Alassane Ndaw cherche à tirer de la gangue des métaphysiques africaines le contenu proprement philosophique de la pensée africaine. (Peut-on parler d’une pensée africaine, Présence Africaine, 1966, n° 58). Il cultive les différences afin d’enrichir constamment la figure de l’homme. Pour lui, les évidences fondamentales constituent la source de la philosophe africaine. Marcien Towa dénonce l’ethnophilosophie et conçoit la philosophie comme la discussion sur l’absolu. La pensée négro-africaine traditionnelle plonge, d’après lui, ses racines dans l’Egypte pharaonique et ce sont les contes africains et en particulier les contes animaliers qui recèlent ce qui illustre à ses yeux la philosophicité de la pensée négro-africaine traditionnelle. Pour Marcien Towa, la philosophie est un débat contradictoire et une discussion de l'Absolu. Elle est ‘essentiellement sacrilège’.
La pensée négro-africaine traditionnelle présente trois signes de la philosophicité. M. Towa cherche à établir la parenté des cultures négro-africaines et de l’Egypte ancienne.
Lalèyê examine les positions de Paulin Hountondji qui dénonce le mythe de l’ethnologie et d’Henry Oruka Odera qui repère quatre tendances de la philosophie africaine. La première d’entre elles est l’ethnophilosophie et la dernière, ce que Odera nomme la philosophie professionnelle. Entre ces deux extrêmes, l’auteur place la sagacité philosophique et la philosophie idéologique nationaliste. Lalèyê analyse la critique radicale de l’ethnophilosophie opérée par Olabiyi Yaï et Guy Landry Hazoumé (Présence Africaine 1978, n° 108).

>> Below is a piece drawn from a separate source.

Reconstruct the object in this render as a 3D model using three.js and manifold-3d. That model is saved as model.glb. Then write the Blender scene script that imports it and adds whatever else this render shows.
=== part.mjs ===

Ce livre très documenté et d’un grand intérêt pédagogique mérite d’être lu et relu par les chercheurs africains. Les ouvrages sur la philosophie africaine commencent à se multiplier ces derniers temps. C’est le cas des trois volumes d’Histoire de la philosophie africaine du gabonais Grégoire Biyogo aux Editions L’Harmattan en 2006 et l’ouvrage d’Ibrahima Sow, Philosophie africaine du pourquoi au comment (Ifan Ch. A. Diop, 2010).